Si elles sont proches du travailleur de par leurs professions, le sont-elles par leur mode de vie ? Ainsi, un travailleur disait à propos des religieuses habitant près de son usine : « Ce sont pour nous des étrangères » ; il les voyait en effet très éloignées de sa vie et de ses préoccupations.

De cette double constatation : proximité du monde ouvrier et éloignement par une méconnaissance de la vie ouvrière, est né le C.A.O.R., c’est-à-dire la Commission Apostolique Ouvrière des Religieuses. Cette commission veut aider celles-ci en leur faisant percevoir concrètement les aspirations, les appels du monde du travail, pour rejoindre les ouvriers « sur le tas » afin de donner une réponse à leurs questions et de communier à leur désir d’une vie plus digne.

Régulièrement se réunissent, pour réfléchir ensemble, des religieuses d’un secteur, d’un quartier ou d’une région, de fonctions ou d’activités différentes, qui autrefois se connaissaient peu, et gardaient entre elles une « distance religieuse ». Leur participation au C.A.O.R. n’entraîne pas forcément un supplément de travail, ni « autre chose » à faire, mais les incite à effectuer « autrement » le travail habituel, à lui trouver des formes nouvelles face aux besoins ressentis.

Il leur faut porter une grande attention à l’histoire du monde et du mouvement ouvriers depuis plus d’un siècle et à l’incapacité de l’Église, malgré ses tentatives de rapprochement, de saisir par l’intérieur le projet de libération mis en œuvre par les travailleurs. Sans doute, devant l’ampleur du travail à faire, les religieuses sont-elles souvent submergées et, de fait, il y a là un risque d’étouffement de ce qui fait l’essentiel de leur vie sous le poids des choses entreprises et de celles qui les sollicitent. Mais n’est-ce pas aussi parce que l’Église avait beaucoup « d’autres choses à faire » que de suivre la naissance et l’évolution du monde ouvrier, qu’aujourd’hui elle est si éloignée de ses problèmes concrets ?

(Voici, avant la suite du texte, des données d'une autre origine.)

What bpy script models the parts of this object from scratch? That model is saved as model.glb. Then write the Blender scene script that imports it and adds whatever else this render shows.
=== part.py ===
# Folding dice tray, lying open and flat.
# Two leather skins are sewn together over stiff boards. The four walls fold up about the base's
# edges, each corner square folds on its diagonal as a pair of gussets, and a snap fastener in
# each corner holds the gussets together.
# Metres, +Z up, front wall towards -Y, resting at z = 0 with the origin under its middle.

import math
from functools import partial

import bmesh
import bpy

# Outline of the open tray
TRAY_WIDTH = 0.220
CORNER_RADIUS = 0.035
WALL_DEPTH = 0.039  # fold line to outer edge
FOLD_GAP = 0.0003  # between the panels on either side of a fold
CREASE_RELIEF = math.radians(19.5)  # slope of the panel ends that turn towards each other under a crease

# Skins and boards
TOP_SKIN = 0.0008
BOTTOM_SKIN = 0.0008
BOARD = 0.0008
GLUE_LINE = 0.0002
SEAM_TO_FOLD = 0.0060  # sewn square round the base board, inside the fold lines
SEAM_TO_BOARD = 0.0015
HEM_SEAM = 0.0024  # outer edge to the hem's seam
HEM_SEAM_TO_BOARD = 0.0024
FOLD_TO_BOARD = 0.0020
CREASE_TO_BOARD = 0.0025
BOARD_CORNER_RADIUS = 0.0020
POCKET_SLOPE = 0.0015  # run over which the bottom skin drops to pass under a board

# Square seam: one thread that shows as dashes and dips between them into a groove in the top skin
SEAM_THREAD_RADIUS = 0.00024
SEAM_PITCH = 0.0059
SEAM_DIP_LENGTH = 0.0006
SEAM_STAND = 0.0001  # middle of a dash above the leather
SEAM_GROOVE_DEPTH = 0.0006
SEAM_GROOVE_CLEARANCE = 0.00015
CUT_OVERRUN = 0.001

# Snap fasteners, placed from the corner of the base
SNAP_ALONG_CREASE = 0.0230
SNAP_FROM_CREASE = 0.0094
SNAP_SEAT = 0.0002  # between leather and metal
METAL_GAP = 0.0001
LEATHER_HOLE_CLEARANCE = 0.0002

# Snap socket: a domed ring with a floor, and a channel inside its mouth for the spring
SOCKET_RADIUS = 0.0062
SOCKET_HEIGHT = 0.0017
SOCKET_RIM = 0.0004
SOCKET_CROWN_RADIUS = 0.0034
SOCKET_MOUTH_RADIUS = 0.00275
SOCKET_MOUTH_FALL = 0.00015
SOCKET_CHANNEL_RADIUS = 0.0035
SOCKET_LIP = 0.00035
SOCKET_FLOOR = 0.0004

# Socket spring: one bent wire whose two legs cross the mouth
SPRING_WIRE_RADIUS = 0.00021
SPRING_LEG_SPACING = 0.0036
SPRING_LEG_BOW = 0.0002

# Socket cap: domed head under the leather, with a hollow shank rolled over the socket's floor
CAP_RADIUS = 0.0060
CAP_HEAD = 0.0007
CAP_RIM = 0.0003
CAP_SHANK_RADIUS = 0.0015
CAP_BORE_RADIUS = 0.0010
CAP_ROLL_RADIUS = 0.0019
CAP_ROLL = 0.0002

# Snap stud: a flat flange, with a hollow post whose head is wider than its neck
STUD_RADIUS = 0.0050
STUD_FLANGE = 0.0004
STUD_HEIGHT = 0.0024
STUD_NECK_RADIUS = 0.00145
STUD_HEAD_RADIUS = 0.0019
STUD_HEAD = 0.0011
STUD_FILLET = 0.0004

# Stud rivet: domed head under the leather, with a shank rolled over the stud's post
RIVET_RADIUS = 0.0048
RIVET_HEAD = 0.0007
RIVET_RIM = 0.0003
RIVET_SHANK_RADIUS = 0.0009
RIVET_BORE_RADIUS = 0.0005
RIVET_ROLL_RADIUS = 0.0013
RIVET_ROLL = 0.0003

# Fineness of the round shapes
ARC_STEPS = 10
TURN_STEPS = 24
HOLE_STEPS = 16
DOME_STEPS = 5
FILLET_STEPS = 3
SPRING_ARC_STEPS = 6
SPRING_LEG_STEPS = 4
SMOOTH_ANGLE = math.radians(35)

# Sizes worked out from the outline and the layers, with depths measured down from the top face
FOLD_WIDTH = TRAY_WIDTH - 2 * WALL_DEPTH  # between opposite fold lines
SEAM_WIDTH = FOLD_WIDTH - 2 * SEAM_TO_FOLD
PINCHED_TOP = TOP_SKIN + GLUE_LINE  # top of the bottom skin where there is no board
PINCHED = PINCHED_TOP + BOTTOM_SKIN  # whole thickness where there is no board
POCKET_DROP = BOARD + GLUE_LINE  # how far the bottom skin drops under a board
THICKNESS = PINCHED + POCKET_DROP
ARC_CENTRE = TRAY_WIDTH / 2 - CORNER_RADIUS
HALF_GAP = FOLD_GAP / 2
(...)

En France, on a vu des évêques se mettre pendant deux ans à l’écoute des militants ouvriers pour saisir leurs aspirations profondes afin d’y communier et de comprendre le sens de leur démarche : la recherche de la justice en vue d’une libération qui rejoint le projet de Jésus-Christ sur l’homme.

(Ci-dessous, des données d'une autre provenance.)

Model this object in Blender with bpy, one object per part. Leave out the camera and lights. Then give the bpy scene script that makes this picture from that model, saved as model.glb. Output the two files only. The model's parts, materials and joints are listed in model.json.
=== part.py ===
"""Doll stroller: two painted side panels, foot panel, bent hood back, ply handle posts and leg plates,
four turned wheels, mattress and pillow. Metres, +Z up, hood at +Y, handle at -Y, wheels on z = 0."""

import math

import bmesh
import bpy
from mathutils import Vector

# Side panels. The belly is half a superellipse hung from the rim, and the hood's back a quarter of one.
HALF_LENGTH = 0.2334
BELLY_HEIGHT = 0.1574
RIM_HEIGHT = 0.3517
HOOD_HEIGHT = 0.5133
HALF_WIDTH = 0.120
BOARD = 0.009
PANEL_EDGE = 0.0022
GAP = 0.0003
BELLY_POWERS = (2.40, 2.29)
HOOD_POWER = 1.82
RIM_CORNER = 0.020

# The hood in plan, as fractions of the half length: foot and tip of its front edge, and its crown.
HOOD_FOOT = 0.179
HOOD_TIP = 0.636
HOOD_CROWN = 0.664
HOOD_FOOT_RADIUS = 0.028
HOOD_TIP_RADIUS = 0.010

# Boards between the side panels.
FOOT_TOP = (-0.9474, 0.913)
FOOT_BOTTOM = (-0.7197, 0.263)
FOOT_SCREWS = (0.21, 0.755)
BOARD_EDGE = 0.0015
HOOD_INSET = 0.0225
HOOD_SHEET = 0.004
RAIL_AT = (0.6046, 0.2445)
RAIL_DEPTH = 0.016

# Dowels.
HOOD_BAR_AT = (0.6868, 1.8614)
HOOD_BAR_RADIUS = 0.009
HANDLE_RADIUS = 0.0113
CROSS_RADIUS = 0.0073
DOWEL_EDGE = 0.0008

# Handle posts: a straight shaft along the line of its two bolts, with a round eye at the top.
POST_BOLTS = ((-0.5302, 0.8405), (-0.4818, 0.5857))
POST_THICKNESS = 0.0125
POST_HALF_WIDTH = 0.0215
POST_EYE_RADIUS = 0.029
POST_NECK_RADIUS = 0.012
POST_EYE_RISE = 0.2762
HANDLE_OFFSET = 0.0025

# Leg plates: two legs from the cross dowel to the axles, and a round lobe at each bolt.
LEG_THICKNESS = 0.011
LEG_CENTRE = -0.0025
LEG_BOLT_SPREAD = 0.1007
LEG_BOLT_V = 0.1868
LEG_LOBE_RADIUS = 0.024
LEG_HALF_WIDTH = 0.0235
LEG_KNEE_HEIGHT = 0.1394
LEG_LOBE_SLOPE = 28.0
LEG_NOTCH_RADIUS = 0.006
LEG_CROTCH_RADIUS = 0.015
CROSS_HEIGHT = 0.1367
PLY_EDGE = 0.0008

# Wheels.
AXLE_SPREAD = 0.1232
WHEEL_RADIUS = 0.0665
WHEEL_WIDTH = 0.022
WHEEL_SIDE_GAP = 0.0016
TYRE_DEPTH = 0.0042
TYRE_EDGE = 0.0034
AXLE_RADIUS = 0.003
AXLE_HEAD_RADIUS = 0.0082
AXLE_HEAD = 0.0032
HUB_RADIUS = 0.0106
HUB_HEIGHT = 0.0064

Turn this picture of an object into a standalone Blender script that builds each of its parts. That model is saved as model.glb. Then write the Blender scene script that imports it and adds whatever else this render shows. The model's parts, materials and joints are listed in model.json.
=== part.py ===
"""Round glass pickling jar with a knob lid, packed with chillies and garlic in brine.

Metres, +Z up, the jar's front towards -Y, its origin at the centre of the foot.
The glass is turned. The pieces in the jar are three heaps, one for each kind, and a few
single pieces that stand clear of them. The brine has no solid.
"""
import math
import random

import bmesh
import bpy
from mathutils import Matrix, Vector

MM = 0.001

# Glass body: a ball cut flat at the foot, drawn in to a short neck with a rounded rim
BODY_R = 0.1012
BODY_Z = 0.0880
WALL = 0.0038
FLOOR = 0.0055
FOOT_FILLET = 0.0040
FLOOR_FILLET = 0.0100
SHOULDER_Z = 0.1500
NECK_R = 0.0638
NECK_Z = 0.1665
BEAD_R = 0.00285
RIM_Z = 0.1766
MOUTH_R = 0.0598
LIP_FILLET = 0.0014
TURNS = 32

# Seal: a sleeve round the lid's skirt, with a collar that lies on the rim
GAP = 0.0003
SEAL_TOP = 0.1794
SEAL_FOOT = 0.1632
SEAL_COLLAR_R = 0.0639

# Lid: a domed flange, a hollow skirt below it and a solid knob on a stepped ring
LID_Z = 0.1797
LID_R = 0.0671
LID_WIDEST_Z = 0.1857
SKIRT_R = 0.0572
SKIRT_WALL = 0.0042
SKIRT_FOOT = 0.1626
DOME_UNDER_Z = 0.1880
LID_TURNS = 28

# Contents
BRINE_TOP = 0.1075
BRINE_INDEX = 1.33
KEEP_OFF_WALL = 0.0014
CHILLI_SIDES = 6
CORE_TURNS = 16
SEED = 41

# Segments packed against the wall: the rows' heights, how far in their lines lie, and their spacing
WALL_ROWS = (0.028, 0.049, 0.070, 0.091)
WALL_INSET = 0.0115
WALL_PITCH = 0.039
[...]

C’est donc à une conversion des mentalités, à une façon nouvelle de regarder et de comprendre le monde ouvrier que le C.A.O.R. nous entraîne. Et cela d’abord par une écoute des travailleurs. On n’y parle pas des ouvriers, mais on parle avec eux. Cette écoute est provocante par les faits concrets que ces travailleurs proposent et qui ne peuvent pas ne pas interpeller.

Se faisant plus proches d’eux par la compréhension et l’amitié, les religieuses saisissent combien l’Église est loin d’eux. « Nous sommes mal à l’aise dans l’Église », écrivait dernièrement un groupe de travailleurs.

Les membres du C.A.O.R. veulent aussi se mettre à l’écoute des responsables des mouvements ouvriers. Ceux-ci leur font découvrir les réalités collectives qui unissent les travailleurs entre eux et qui sont la force et la dynamique de leurs mouvements. « Il y a vingt ans qu’on attend cela ». Telle fut la réponse d’un travailleur d’une grosse entreprise métallurgique, lorsque nous lui avons demandé de venir parler de son travail au groupe C.A.O.R. « Vingt ans qu’on attend que dans l’Église on puisse parler et qu’on nous écoute ».

À Bruxelles, le C.A.O.R. a entendu :

– une jeune immigrée expliquant le sort de beaucoup de ses compatriotes (qui fut le sien) ; ne connaissant pas les lois du travail, elle fut exploitée, laissée sans sécurité sociale et sans salaire juste. « Ne sommes-nous pas les esclaves des temps modernes ? » Et elle ajoutait : « Merci de m’avoir permis de crier ma détresse et peut-être celle de beaucoup d’employées de maison ».

N’a-t-on pas vu sur les feuilles d’impôt provincial, ce titre : « Taxes sur les gens de maison et les chiens », gens de maison de plus de 18 ans et chiens de plus de trois mois ?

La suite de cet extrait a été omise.